Berthe Morisot, Musée Marmottan Monet, Paris (8 March-29 July 2012)

Housed in a former seventeenth century hunting lodge and inherited by renowned eighteenth French art historian and collector Paul Marmottan in the rue Louis Boilly in Paris, Musée Marmottan is equally as charming although not as jaw dropping as Musée Rodin.  The museum was exhibiting the first retrospective ever(!!) of impressionist artist Berthe Morisot.  Extended due to public demand, a chance spotting of the publicity poster on the Metro, lead me to this fascinating exhibition.  Morisot, along with Mary Cassatt, are known as the female impressionists and to an extent suffer the same critical neglect or unfavourable comparisons to their male counterparts as sculptress (and their peer) Camille Claudel.  Morisot, like Claudel was an attractive woman and features in many of Manet’s paintings (indeed she married his younger brother).  However, greater investigation of her life and work show an engagement with artistic concerns and debates of her time, which deserve revisiting.
The exhibition presented a huge volume of her work, many paintings within which were not completed.   Those that were, lit up the room.  Yes, most of her paintings depicted domestic scenes of upper middle class domesticity and portraits of family (particularly her daughter, Julie), but this was the only world available to her.  But what paintings – luscious and seductive brushstrokes combined with sumptuous colours evoke the most delicate of impressions of modern life (as was).  For me, she is at her strongest when painting suburban Parisian scene en plein which equal (and in some cases pre-date) the work of Monsieurs Monet, et al.  Equally striking are her studies of women at their toilette – another favourite subject of her male counterparts.  Can we perceive a female set of eyes watching these models?  Do they differ from the gaze of a male artist?  Is the scene less erotic and more empathic or am I just reading too much gender difference within such work?  In any event, a lovely, lovely exhibition to chance upon.

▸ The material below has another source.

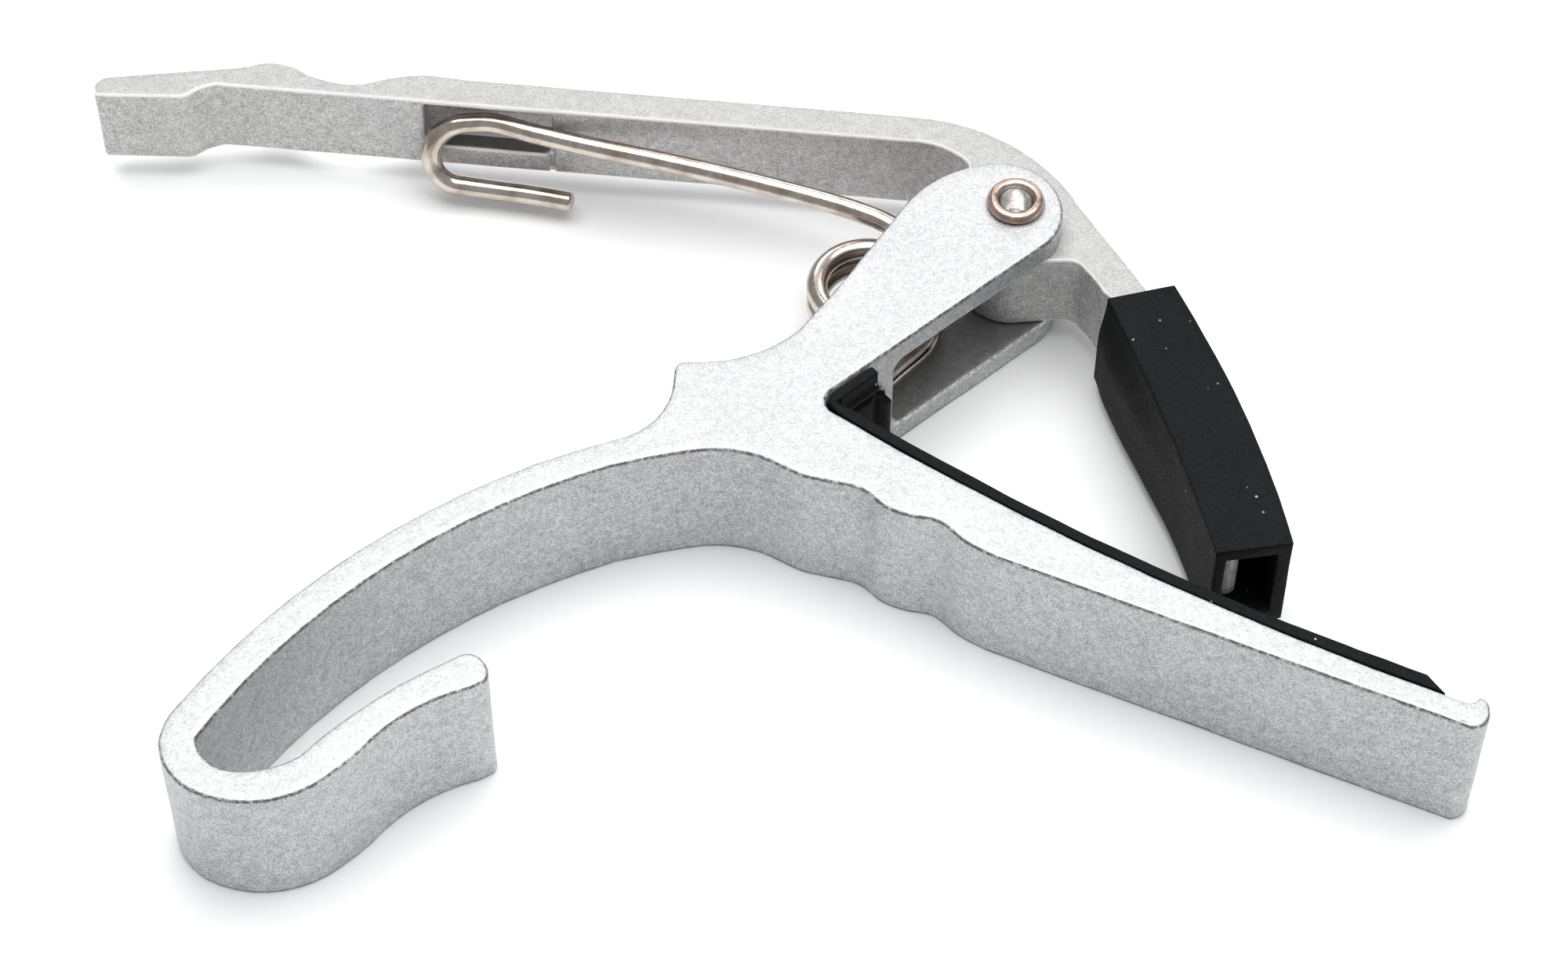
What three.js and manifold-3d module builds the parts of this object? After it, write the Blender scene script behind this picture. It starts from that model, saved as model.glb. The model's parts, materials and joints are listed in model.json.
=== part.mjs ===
// Spring-loaded guitar capo: a cast body and a cast lever on a rivet, held shut by a torsion spring.
// Millimetres. The capo lies flat: X runs along the handles, Z is its thickness, Z = 0 is its underside.
// Plan shapes are drawn about the pivot axis, and PIVOT places that axis in the part's own frame.
import * as THREE from 'three';
import { mergeVertices } from 'three/addons/utils/BufferGeometryUtils.js';
import Module from 'manifold-3d';

const wasm = await Module();
wasm.setup();

// ---- driving dimensions ----
const PIVOT = new THREE.Vector3(20.137, 18.749, 0);
const BODY_THICK = 12;
const EAR_THICK = 2.1;
const BORE_R = 1.9;
const COUNTERBORE_R = 2.4;
const COUNTERBORE_DEEP = 0.8;
const RIVET_SHAFT_R = 1.82;
const RIVET_HOLE_R = 1.2;
const RIVET_HEAD_R = 2.2;
const RIVET_RIM_HIGH = 0.8;
const RIVET_HOLE_DEEP = 1.9;
const RIVET_HOLE_DISH = 0.35;
const RIVET_SUNK = 0.15;
const LEVER_Z = [2.3, 9.7];
const TONGUE_Z = [2.75, 9.25];
const SLEEVE_Z = [1.3, 10.7];
const SLEEVE_INNER_WALL = 0.75;
const SLEEVE_OUTER_WALL = 1.2;
const SLEEVE_TONGUE_GAP = 0.25;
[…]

Camille Claudel permanent collection at Musée Rodin, Paris (7 July 2012)

The Musée Rodin, which occupies an eighteenth century mansion in the rue de Varenne in Paris is without doubt the most beautiful stately home I have ever seen.  Its south façade, seen from the bottom of the gardens, is quintessentially French petit bourgeois.  The gardens contain Rodin’s most famous publically commissioned sculptures – Balzac, The Burghers of Calais, The Thinker and The Gates of Hell – all of which are a wonderful feast for the eyes, but it is when you enter the house and wander from one exquisite room into another, each one retaining its original flooring, doors, decorative features of oversized ornate mirrors, carved fire places and cornices, painted ceilings, grandiose chandeliers, etc, etc, etc, that your senses are in real danger of complete overload.  To start with, the history of the building is almost palpable – as if the Master has just left the very room which you have entered.  Then in addition to this, each room contains a selection of exquisite work, predominantly (obviously) by Rodin and his students, assistants and also from his private collection, including pieces from antiquity as well as artists such as Van Gogh, Monet and Bourdelle, all of which are testament to a period in art history which produced sculpture of such grandiose and classical intent and executed with a vigour, passion and skill which is quite simply awe inspiring.  Whether in marble, plaster or cast in bronze and life size or marquettes, there really are not enough adjectives to describe the sheer joy and wonder felt by being surrounded work such as this.  The fact that Rodin himself lived here between 1908-1916, holding his salons, meeting his collectors and dignitaries and artist friends, just adds to the romance of the overall experience.
But it is to see the work of Camille Claudel which draws me here, as the Musée holds the largest permanent collection of her work.  Claudel was Rodin’s most celebrated student, lover and muse, whose undoubted skill and talent have been overshadowed by her relationship with the artist and her subsequent long term internment in a mental asylum.  Her position within art history has been reduced to the same fate as many female artists who were either partners of, or married to, more famous male artists, thus only being of interest for the time of their involvement with their male counterpart lasted.  Their work is invariably seen as second rate copies and being inspired by the artist they were involved with rather than standing by their own merit. 

This visit really was a pilgrimage for me.  I nearly jumped with joy when I finally came upon her work.  According to some guide books, Claudel’s surviving work was once housed in a room dedicated entirely to her ouvre.  Now that same room has rather disingenuously been downgraded and renamed “Rodin’s Circle”, housing works acquired by the artist during his lifetime, which includes not only her work, but paintings by Van Gogh and Monet to name but two.

But what work Mademoiselle Claudel!  Clotho (1893) is a 90cm high plaster piece of a mythological figure from the Three Fates, here depicted as an elderly woman with sagged breasts and protruding stomach, her haggard face enveloped in a mane of hair which binds the woman’s ravished body.
In stark contrast, the youthful figures in the bronze Waltz (also dated 1893) are enveloped in drapery as they sensuously embrace in the rhythm of the dance.

Taking centre stage in the room The Age of Maturity (1899) is a bronze cast of an uncompleted plaster study, which has often been interpreted as an autobiographical work, illustrating Rodin hesitating between his aging mistress and his new young lover – all tormented drapery and high Art Nouveau which nevertheless packs a punch – the fingerprints of the artist and signs of carving remain a visceral pleasure.
Claudel’s catalogue raisonnée in the Museum’s gift shop bears witness to an ouvre which demands much more critical attention than it appears to have received in any great volume to date and whilst this minor contribution is no more than that, it may lead at least one reader to investigate Claudel’s work further and perhaps fall in love with it as much as I have.